Task brief
Give back the whole listing exactly as shown.

Available data
----------
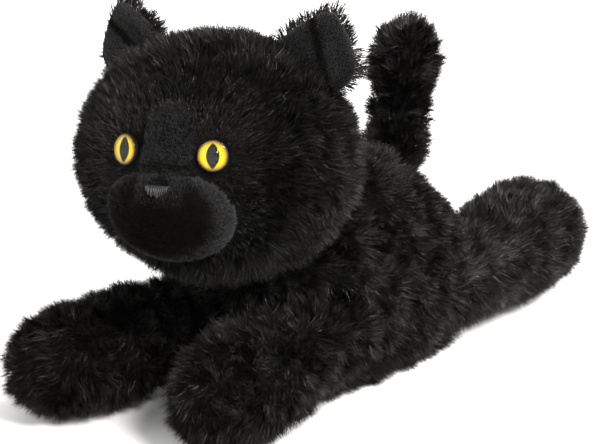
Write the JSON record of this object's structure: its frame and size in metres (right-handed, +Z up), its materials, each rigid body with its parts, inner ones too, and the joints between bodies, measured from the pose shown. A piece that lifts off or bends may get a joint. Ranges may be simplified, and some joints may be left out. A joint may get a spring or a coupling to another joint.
{
  "type": "plush cat",
  "caption": "Black long-pile plush cat lying on its belly, with yellow plastic eyes, a short-pile muzzle, folding ears, swinging legs, an upright tail and a turning head.",
  "frame": {"origin": "on the flat of the belly, on the floor, midway between the flanks", "axes": "+Z up, -Y towards the front paws, +X towards the cat's left flank"},
  "size_m": [0.1689, 0.2946, 0.1687],
  "materials": {
    "long_pile": "long black plush pile",
    "short_pile": "short shorn black pile",
    "polyester_fill": "loose polyester fibre",
    "bag_cloth": "plain woven",
    "plastic_pellets": "matt",
    "black_thread": "satin thread",
    "clear_acrylic": "polished",
    "yellow_iris": "painted, glossy",
    "black_plastic": "glossy",
    "white_plastic": "moulded"
  },
  "bodies": {
    "torso": {"torso_back_left": "long_pile", "torso_back_right": "long_pile", "torso_belly": "long_pile", "torso_stuffing": "polyester_fill", "torso_pellet_bag": "bag_cloth", "torso_pellets": "plastic_pellets"},
    "neck": {"neck_stuffing": "polyester_fill", "neck_seam_band": "long_pile"},
    "head": {"head_cover_left": "long_pile", "head_cover_right": "long_pile", "head_gusset": "long_pile", "chin_cover": "long_pile", "face_patch_left": "long_pile", "face_patch_right": "long_pile", "nose_bridge": "short_pile", "nose_top": "short_pile", "muzzle_cover": "short_pile", "muzzle_stuffing": "polyester_fill", "nose_embroidery": "black_thread", "head_stuffing": "polyester_fill", "eye_left_dome": "clear_acrylic", "eye_left_iris": "yellow_iris", "eye_left_pupil": "black_plastic", "eye_left_backing": "black_plastic", "eye_left_washer": "white_plastic", "eye_right_dome": "clear_acrylic", "eye_right_iris": "yellow_iris", "eye_right_pupil": "black_plastic", "eye_right_backing": "black_plastic", "eye_right_washer": "white_plastic"},
    "ear_left": {"ear_left_lining": "short_pile", "ear_left_back": "long_pile"},
    "ear_right": {"ear_right_lining": "short_pile", "ear_right_back": "long_pile"},
    "tail_base": {"tail_base_cover": "long_pile", "tail_base_stuffing": "polyester_fill"},
    "tail_tip": {"tail_tip_cover_left": "long_pile", "tail_tip_cover_right": "long_pile", "tail_tip_stuffing": "polyester_fill"},
    "knot_front_left": {"leg_front_left_knot": "black_thread"},
    "leg_front_left": {"leg_front_left_upper": "long_pile", "leg_front_left_sole": "long_pile", "leg_front_left_stuffing": "polyester_fill", "leg_front_left_bean_bag": "bag_cloth"},
    "knot_front_right": {"leg_front_right_knot": "black_thread"},
    "leg_front_right": {"leg_front_right_upper": "long_pile", "leg_front_right_sole": "long_pile", "leg_front_right_stuffing": "polyester_fill", "leg_front_right_bean_bag": "bag_cloth"},
    "knot_hind_left": {"leg_hind_left_knot": "black_thread"},
    "leg_hind_left": {"leg_hind_left_upper": "long_pile", "leg_hind_left_sole": "long_pile", "leg_hind_left_stuffing": "polyester_fill", "leg_hind_left_bean_bag": "bag_cloth"},
    "knot_hind_right": {"leg_hind_right_knot": "black_thread"},
    "leg_hind_right": {"leg_hind_right_upper": "long_pile", "leg_hind_right_sole": "long_pile", "leg_hind_right_stuffing": "polyester_fill", "leg_hind_right_bean_bag": "bag_cloth"}
  },
  "joints": [
    {"name": "neck_turn", "type": "hinge", "parent": "torso", "child": "neck", "pos_m": [0, -0.046, 0.1105], "axis": [0, 0, 1], "range_deg": [-60, 20]},
    {"name": "head_nod", "type": "hinge", "parent": "neck", "child": "head", "pos_m": [0, -0.046, 0.1105], "axis": [0.9205, 0.3907, 0], "range_deg": [-14, 12]},
    {"name": "ear_left_fold", "type": "hinge", "parent": "head", "child": "ear_left", "pos_m": [0.03015, -0.02338, 0.149], "axis": [0.6777, 0.4532, -0.5791], "range_deg": [-16, 18]},
    {"name": "ear_right_fold", "type": "hinge", "parent": "head", "child": "ear_right", "pos_m": [-0.04056, -0.05415, 0.14502], "axis": [0.7349, 0.1617, 0.6586], "range_deg": [-16, 18]},
    {"name": "shoulder_left_splay", "type": "hinge", "parent": "torso", "child": "knot_front_left", "pos_m": [0.024, -0.006, 0.03], "axis": [0, 0, 1], "range_deg": [-4, 22]},
    {"name": "shoulder_left_lift", "type": "hinge", "parent": "knot_front_left", "child": "leg_front_left", "pos_m": [0.024, -0.006, 0.03], "axis": [-0.9923, -0.124, 0], "range_deg": [0, 8]},
    {"name": "shoulder_right_splay", "type": "hinge", "parent": "torso", "child": "knot_front_right", "pos_m": [-0.025, -0.032, 0.029], "axis": [0, 0, -1], "range_deg": [-4, 22]},
    {"name": "shoulder_right_lift", "type": "hinge", "parent": "knot_front_right", "child": "leg_front_right", "pos_m": [-0.025, -0.032, 0.029], "axis": [-0.9773, 0.2118, 0], "range_deg": [0, 8]},
    {"name": "hip_left_splay", "type": "hinge", "parent": "torso", "child": "knot_hind_left", "pos_m": [0.0175, 0.065, 0.027], "axis": [0, 0, -1], "range_deg": [-3, 30]},
    {"name": "hip_left_lift", "type": "hinge", "parent": "knot_hind_left", "child": "leg_hind_left", "pos_m": [0.0175, 0.065, 0.027], "axis": [0.9846, 0.1749, 0], "range_deg": [0, 8]},
    {"name": "hip_right_splay", "type": "hinge", "parent": "torso", "child": "knot_hind_right", "pos_m": [-0.0185, 0.061, 0.027], "axis": [0, 0, 1], "range_deg": [-28, 12]},
    {"name": "hip_right_lift", "type": "hinge", "parent": "knot_hind_right", "child": "leg_hind_right", "pos_m": [-0.0185, 0.061, 0.027], "axis": [0.5547, 0.8321, 0], "range_deg": [0, 8]},
    {"name": "tail_swing", "type": "hinge", "parent": "torso", "child": "tail_base", "pos_m": [-0.017, 0.072, 0.062], "axis": [0, 1, 0], "range_deg": [-15, 14]},
    {"name": "tail_curl", "type": "hinge", "parent": "tail_base", "child": "tail_tip", "pos_m": [-0.028, 0.09, 0.09], "axis": [1, 0, 0], "range_deg": [-18, 18]}
  ]
}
----------
Solution to this task
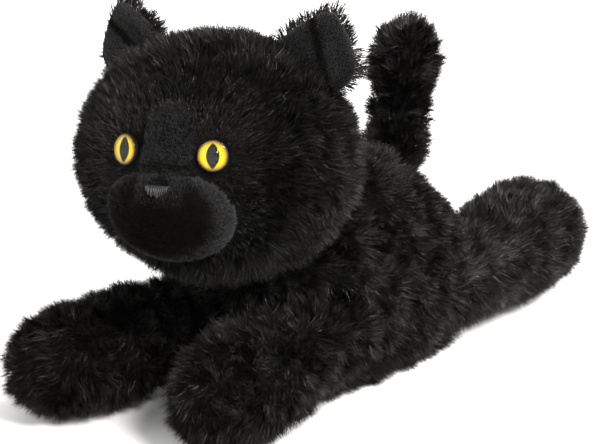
Write the JSON record of this object's structure: its frame and size in metres (right-handed, +Z up), its materials, each rigid body with its parts, inner ones too, and the joints between bodies, measured from the pose shown. A piece that lifts off or bends may get a joint. Ranges may be simplified, and some joints may be left out. A joint may get a spring or a coupling to another joint.
{
  "type": "plush cat",
  "caption": "Black long-pile plush cat lying on its belly, with yellow plastic eyes, a short-pile muzzle, folding ears, swinging legs, an upright tail and a turning head.",
  "frame": {"origin": "on the flat of the belly, on the floor, midway between the flanks", "axes": "+Z up, -Y towards the front paws, +X towards the cat's left flank"},
  "size_m": [0.1689, 0.2946, 0.1687],
  "materials": {
    "long_pile": "long black plush pile",
    "short_pile": "short shorn black pile",
    "polyester_fill": "loose polyester fibre",
    "bag_cloth": "plain woven",
    "plastic_pellets": "matt",
    "black_thread": "satin thread",
    "clear_acrylic": "polished",
    "yellow_iris": "painted, glossy",
    "black_plastic": "glossy",
    "white_plastic": "moulded"
  },
  "bodies": {
    "torso": {"torso_back_left": "long_pile", "torso_back_right": "long_pile", "torso_belly": "long_pile", "torso_stuffing": "polyester_fill", "torso_pellet_bag": "bag_cloth", "torso_pellets": "plastic_pellets"},
    "neck": {"neck_stuffing": "polyester_fill", "neck_seam_band": "long_pile"},
    "head": {"head_cover_left": "long_pile", "head_cover_right": "long_pile", "head_gusset": "long_pile", "chin_cover": "long_pile", "face_patch_left": "long_pile", "face_patch_right": "long_pile", "nose_bridge": "short_pile", "nose_top": "short_pile", "muzzle_cover": "short_pile", "muzzle_stuffing": "polyester_fill", "nose_embroidery": "black_thread", "head_stuffing": "polyester_fill", "eye_left_dome": "clear_acrylic", "eye_left_iris": "yellow_iris", "eye_left_pupil": "black_plastic", "eye_left_backing": "black_plastic", "eye_left_washer": "white_plastic", "eye_right_dome": "clear_acrylic", "eye_right_iris": "yellow_iris", "eye_right_pupil": "black_plastic", "eye_right_backing": "black_plastic", "eye_right_washer": "white_plastic"},
    "ear_left": {"ear_left_lining": "short_pile", "ear_left_back": "long_pile"},
    "ear_right": {"ear_right_lining": "short_pile", "ear_right_back": "long_pile"},
    "tail_base": {"tail_base_cover": "long_pile", "tail_base_stuffing": "polyester_fill"},
    "tail_tip": {"tail_tip_cover_left": "long_pile", "tail_tip_cover_right": "long_pile", "tail_tip_stuffing": "polyester_fill"},
    "knot_front_left": {"leg_front_left_knot": "black_thread"},
    "leg_front_left": {"leg_front_left_upper": "long_pile", "leg_front_left_sole": "long_pile", "leg_front_left_stuffing": "polyester_fill", "leg_front_left_bean_bag": "bag_cloth"},
    "knot_front_right": {"leg_front_right_knot": "black_thread"},
    "leg_front_right": {"leg_front_right_upper": "long_pile", "leg_front_right_sole": "long_pile", "leg_front_right_stuffing": "polyester_fill", "leg_front_right_bean_bag": "bag_cloth"},
    "knot_hind_left": {"leg_hind_left_knot": "black_thread"},
    "leg_hind_left": {"leg_hind_left_upper": "long_pile", "leg_hind_left_sole": "long_pile", "leg_hind_left_stuffing": "polyester_fill", "leg_hind_left_bean_bag": "bag_cloth"},
    "knot_hind_right": {"leg_hind_right_knot": "black_thread"},
    "leg_hind_right": {"leg_hind_right_upper": "long_pile", "leg_hind_right_sole": "long_pile", "leg_hind_right_stuffing": "polyester_fill", "leg_hind_right_bean_bag": "bag_cloth"}
  },
  "joints": [
    {"name": "neck_turn", "type": "hinge", "parent": "torso", "child": "neck", "pos_m": [0, -0.046, 0.1105], "axis": [0, 0, 1], "range_deg": [-60, 20]},
    {"name": "head_nod", "type": "hinge", "parent": "neck", "child": "head", "pos_m": [0, -0.046, 0.1105], "axis": [0.9205, 0.3907, 0], "range_deg": [-14, 12]},
    {"name": "ear_left_fold", "type": "hinge", "parent": "head", "child": "ear_left", "pos_m": [0.03015, -0.02338, 0.149], "axis": [0.6777, 0.4532, -0.5791], "range_deg": [-16, 18]},
    {"name": "ear_right_fold", "type": "hinge", "parent": "head", "child": "ear_right", "pos_m": [-0.04056, -0.05415, 0.14502], "axis": [0.7349, 0.1617, 0.6586], "range_deg": [-16, 18]},
    {"name": "shoulder_left_splay", "type": "hinge", "parent": "torso", "child": "knot_front_left", "pos_m": [0.024, -0.006, 0.03], "axis": [0, 0, 1], "range_deg": [-4, 22]},
    {"name": "shoulder_left_lift", "type": "hinge", "parent": "knot_front_left", "child": "leg_front_left", "pos_m": [0.024, -0.006, 0.03], "axis": [-0.9923, -0.124, 0], "range_deg": [0, 8]},
    {"name": "shoulder_right_splay", "type": "hinge", "parent": "torso", "child": "knot_front_right", "pos_m": [-0.025, -0.032, 0.029], "axis": [0, 0, -1], "range_deg": [-4, 22]},
    {"name": "shoulder_right_lift", "type": "hinge", "parent": "knot_front_right", "child": "leg_front_right", "pos_m": [-0.025, -0.032, 0.029], "axis": [-0.9773, 0.2118, 0], "range_deg": [0, 8]},
    {"name": "hip_left_splay", "type": "hinge", "parent": "torso", "child": "knot_hind_left", "pos_m": [0.0175, 0.065, 0.027], "axis": [0, 0, -1], "range_deg": [-3, 30]},
    {"name": "hip_left_lift", "type": "hinge", "parent": "knot_hind_left", "child": "leg_hind_left", "pos_m": [0.0175, 0.065, 0.027], "axis": [0.9846, 0.1749, 0], "range_deg": [0, 8]},
    {"name": "hip_right_splay", "type": "hinge", "parent": "torso", "child": "knot_hind_right", "pos_m": [-0.0185, 0.061, 0.027], "axis": [0, 0, 1], "range_deg": [-28, 12]},
    {"name": "hip_right_lift", "type": "hinge", "parent": "knot_hind_right", "child": "leg_hind_right", "pos_m": [-0.0185, 0.061, 0.027], "axis": [0.5547, 0.8321, 0], "range_deg": [0, 8]},
    {"name": "tail_swing", "type": "hinge", "parent": "torso", "child": "tail_base", "pos_m": [-0.017, 0.072, 0.062], "axis": [0, 1, 0], "range_deg": [-15, 14]},
    {"name": "tail_curl", "type": "hinge", "parent": "tail_base", "child": "tail_tip", "pos_m": [-0.028, 0.09, 0.09], "axis": [1, 0, 0], "range_deg": [-18, 18]}
  ]
}